===== Material provided

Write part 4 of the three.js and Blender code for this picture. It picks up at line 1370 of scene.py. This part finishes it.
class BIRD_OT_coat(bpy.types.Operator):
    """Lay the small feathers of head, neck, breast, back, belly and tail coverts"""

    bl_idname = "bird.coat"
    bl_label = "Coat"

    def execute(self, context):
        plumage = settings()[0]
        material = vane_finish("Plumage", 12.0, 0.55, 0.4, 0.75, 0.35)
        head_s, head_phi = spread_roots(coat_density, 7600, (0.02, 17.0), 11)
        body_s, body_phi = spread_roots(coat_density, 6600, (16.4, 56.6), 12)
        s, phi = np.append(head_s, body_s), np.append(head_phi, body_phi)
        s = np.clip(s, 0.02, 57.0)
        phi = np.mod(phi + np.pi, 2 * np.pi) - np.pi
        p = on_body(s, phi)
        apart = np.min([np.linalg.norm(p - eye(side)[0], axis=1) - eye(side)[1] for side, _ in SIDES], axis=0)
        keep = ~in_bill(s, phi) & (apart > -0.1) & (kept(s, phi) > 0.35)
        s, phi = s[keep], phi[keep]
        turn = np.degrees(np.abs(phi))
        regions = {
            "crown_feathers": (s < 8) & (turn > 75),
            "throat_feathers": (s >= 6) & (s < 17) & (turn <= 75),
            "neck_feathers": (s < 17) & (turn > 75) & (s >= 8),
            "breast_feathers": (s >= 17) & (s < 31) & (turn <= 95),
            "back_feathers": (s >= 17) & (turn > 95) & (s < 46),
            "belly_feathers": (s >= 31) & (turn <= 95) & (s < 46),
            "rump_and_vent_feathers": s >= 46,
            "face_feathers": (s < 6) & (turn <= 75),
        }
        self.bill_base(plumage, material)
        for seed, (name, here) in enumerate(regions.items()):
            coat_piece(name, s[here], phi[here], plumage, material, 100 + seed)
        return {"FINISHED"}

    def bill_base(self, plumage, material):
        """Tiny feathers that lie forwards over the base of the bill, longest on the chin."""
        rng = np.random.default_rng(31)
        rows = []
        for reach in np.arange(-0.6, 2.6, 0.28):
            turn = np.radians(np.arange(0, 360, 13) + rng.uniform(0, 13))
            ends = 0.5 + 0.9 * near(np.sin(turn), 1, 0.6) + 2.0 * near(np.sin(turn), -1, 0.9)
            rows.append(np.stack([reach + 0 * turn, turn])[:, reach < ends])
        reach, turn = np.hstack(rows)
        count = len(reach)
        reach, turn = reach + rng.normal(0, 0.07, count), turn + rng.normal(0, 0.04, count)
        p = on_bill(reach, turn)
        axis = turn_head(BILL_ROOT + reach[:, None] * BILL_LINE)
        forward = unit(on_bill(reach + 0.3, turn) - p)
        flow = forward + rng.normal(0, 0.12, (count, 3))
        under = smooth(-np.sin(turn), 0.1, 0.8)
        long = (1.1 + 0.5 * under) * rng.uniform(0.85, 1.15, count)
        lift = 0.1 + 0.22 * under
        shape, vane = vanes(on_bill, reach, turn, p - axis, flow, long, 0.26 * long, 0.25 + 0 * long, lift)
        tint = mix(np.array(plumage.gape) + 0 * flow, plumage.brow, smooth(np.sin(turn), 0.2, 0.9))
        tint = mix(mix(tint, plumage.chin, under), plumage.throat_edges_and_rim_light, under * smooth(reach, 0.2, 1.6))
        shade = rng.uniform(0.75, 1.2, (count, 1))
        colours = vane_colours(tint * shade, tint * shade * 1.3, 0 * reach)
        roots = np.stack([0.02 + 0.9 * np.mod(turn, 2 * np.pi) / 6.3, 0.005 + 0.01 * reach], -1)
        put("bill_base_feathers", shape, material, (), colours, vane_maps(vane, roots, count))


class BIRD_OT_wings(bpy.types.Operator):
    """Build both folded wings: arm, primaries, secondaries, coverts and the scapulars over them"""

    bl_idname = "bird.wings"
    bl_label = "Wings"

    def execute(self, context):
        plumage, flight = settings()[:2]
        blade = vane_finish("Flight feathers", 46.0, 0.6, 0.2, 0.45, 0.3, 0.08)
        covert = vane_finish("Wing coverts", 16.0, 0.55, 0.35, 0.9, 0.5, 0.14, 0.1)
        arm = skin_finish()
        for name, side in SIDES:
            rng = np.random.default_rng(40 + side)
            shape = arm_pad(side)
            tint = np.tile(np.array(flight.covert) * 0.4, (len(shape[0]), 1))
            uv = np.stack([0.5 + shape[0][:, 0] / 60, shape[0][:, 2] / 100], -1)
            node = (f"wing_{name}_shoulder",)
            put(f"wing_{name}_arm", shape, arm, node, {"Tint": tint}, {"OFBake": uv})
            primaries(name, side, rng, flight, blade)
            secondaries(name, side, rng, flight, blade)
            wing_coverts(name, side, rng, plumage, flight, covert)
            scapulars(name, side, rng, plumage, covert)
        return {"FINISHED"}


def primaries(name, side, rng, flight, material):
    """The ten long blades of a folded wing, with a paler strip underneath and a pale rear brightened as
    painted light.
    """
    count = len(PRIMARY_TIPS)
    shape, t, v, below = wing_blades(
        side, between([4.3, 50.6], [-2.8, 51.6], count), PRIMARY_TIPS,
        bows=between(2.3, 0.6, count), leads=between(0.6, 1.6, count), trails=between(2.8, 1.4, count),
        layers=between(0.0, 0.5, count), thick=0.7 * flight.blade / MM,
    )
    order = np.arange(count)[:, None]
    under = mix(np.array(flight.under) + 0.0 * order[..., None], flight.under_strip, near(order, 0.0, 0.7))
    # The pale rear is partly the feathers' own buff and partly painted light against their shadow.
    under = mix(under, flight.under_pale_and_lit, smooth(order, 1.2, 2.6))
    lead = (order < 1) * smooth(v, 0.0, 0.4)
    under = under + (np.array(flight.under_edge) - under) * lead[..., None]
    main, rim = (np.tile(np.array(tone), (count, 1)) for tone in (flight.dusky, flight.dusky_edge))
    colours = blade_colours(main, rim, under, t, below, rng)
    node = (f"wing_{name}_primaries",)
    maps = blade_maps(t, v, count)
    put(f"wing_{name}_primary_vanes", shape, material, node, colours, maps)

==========

_What is required:_ Write the material out again in its entirety, exactly as shown.

_Problem solution:_
Write part 4 of the three.js and Blender code for this picture. It picks up at line 1370 of scene.py. This part finishes it.
class BIRD_OT_coat(bpy.types.Operator):
    """Lay the small feathers of head, neck, breast, back, belly and tail coverts"""

    bl_idname = "bird.coat"
    bl_label = "Coat"

    def execute(self, context):
        plumage = settings()[0]
        material = vane_finish("Plumage", 12.0, 0.55, 0.4, 0.75, 0.35)
        head_s, head_phi = spread_roots(coat_density, 7600, (0.02, 17.0), 11)
        body_s, body_phi = spread_roots(coat_density, 6600, (16.4, 56.6), 12)
        s, phi = np.append(head_s, body_s), np.append(head_phi, body_phi)
        s = np.clip(s, 0.02, 57.0)
        phi = np.mod(phi + np.pi, 2 * np.pi) - np.pi
        p = on_body(s, phi)
        apart = np.min([np.linalg.norm(p - eye(side)[0], axis=1) - eye(side)[1] for side, _ in SIDES], axis=0)
        keep = ~in_bill(s, phi) & (apart > -0.1) & (kept(s, phi) > 0.35)
        s, phi = s[keep], phi[keep]
        turn = np.degrees(np.abs(phi))
        regions = {
            "crown_feathers": (s < 8) & (turn > 75),
            "throat_feathers": (s >= 6) & (s < 17) & (turn <= 75),
            "neck_feathers": (s < 17) & (turn > 75) & (s >= 8),
            "breast_feathers": (s >= 17) & (s < 31) & (turn <= 95),
            "back_feathers": (s >= 17) & (turn > 95) & (s < 46),
            "belly_feathers": (s >= 31) & (turn <= 95) & (s < 46),
            "rump_and_vent_feathers": s >= 46,
            "face_feathers": (s < 6) & (turn <= 75),
        }
        self.bill_base(plumage, material)
        for seed, (name, here) in enumerate(regions.items()):
            coat_piece(name, s[here], phi[here], plumage, material, 100 + seed)
        return {"FINISHED"}

    def bill_base(self, plumage, material):
        """Tiny feathers that lie forwards over the base of the bill, longest on the chin."""
        rng = np.random.default_rng(31)
        rows = []
        for reach in np.arange(-0.6, 2.6, 0.28):
            turn = np.radians(np.arange(0, 360, 13) + rng.uniform(0, 13))
            ends = 0.5 + 0.9 * near(np.sin(turn), 1, 0.6) + 2.0 * near(np.sin(turn), -1, 0.9)
            rows.append(np.stack([reach + 0 * turn, turn])[:, reach < ends])
        reach, turn = np.hstack(rows)
        count = len(reach)
        reach, turn = reach + rng.normal(0, 0.07, count), turn + rng.normal(0, 0.04, count)
        p = on_bill(reach, turn)
        axis = turn_head(BILL_ROOT + reach[:, None] * BILL_LINE)
        forward = unit(on_bill(reach + 0.3, turn) - p)
        flow = forward + rng.normal(0, 0.12, (count, 3))
        under = smooth(-np.sin(turn), 0.1, 0.8)
        long = (1.1 + 0.5 * under) * rng.uniform(0.85, 1.15, count)
        lift = 0.1 + 0.22 * under
        shape, vane = vanes(on_bill, reach, turn, p - axis, flow, long, 0.26 * long, 0.25 + 0 * long, lift)
        tint = mix(np.array(plumage.gape) + 0 * flow, plumage.brow, smooth(np.sin(turn), 0.2, 0.9))
        tint = mix(mix(tint, plumage.chin, under), plumage.throat_edges_and_rim_light, under * smooth(reach, 0.2, 1.6))
        shade = rng.uniform(0.75, 1.2, (count, 1))
        colours = vane_colours(tint * shade, tint * shade * 1.3, 0 * reach)
        roots = np.stack([0.02 + 0.9 * np.mod(turn, 2 * np.pi) / 6.3, 0.005 + 0.01 * reach], -1)
        put("bill_base_feathers", shape, material, (), colours, vane_maps(vane, roots, count))


class BIRD_OT_wings(bpy.types.Operator):
    """Build both folded wings: arm, primaries, secondaries, coverts and the scapulars over them"""

    bl_idname = "bird.wings"
    bl_label = "Wings"

    def execute(self, context):
        plumage, flight = settings()[:2]
        blade = vane_finish("Flight feathers", 46.0, 0.6, 0.2, 0.45, 0.3, 0.08)
        covert = vane_finish("Wing coverts", 16.0, 0.55, 0.35, 0.9, 0.5, 0.14, 0.1)
        arm = skin_finish()
        for name, side in SIDES:
            rng = np.random.default_rng(40 + side)
            shape = arm_pad(side)
            tint = np.tile(np.array(flight.covert) * 0.4, (len(shape[0]), 1))
            uv = np.stack([0.5 + shape[0][:, 0] / 60, shape[0][:, 2] / 100], -1)
            node = (f"wing_{name}_shoulder",)
            put(f"wing_{name}_arm", shape, arm, node, {"Tint": tint}, {"OFBake": uv})
            primaries(name, side, rng, flight, blade)
            secondaries(name, side, rng, flight, blade)
            wing_coverts(name, side, rng, plumage, flight, covert)
            scapulars(name, side, rng, plumage, covert)
        return {"FINISHED"}


def primaries(name, side, rng, flight, material):
    """The ten long blades of a folded wing, with a paler strip underneath and a pale rear brightened as
    painted light.
    """
    count = len(PRIMARY_TIPS)
    shape, t, v, below = wing_blades(
        side, between([4.3, 50.6], [-2.8, 51.6], count), PRIMARY_TIPS,
        bows=between(2.3, 0.6, count), leads=between(0.6, 1.6, count), trails=between(2.8, 1.4, count),
        layers=between(0.0, 0.5, count), thick=0.7 * flight.blade / MM,
    )
    order = np.arange(count)[:, None]
    under = mix(np.array(flight.under) + 0.0 * order[..., None], flight.under_strip, near(order, 0.0, 0.7))
    # The pale rear is partly the feathers' own buff and partly painted light against their shadow.
    under = mix(under, flight.under_pale_and_lit, smooth(order, 1.2, 2.6))
    lead = (order < 1) * smooth(v, 0.0, 0.4)
    under = under + (np.array(flight.under_edge) - under) * lead[..., None]
    main, rim = (np.tile(np.array(tone), (count, 1)) for tone in (flight.dusky, flight.dusky_edge))
    colours = blade_colours(main, rim, under, t, below, rng)
    node = (f"wing_{name}_primaries",)
    maps = blade_maps(t, v, count)
    put(f"wing_{name}_primary_vanes", shape, material, node, colours, maps)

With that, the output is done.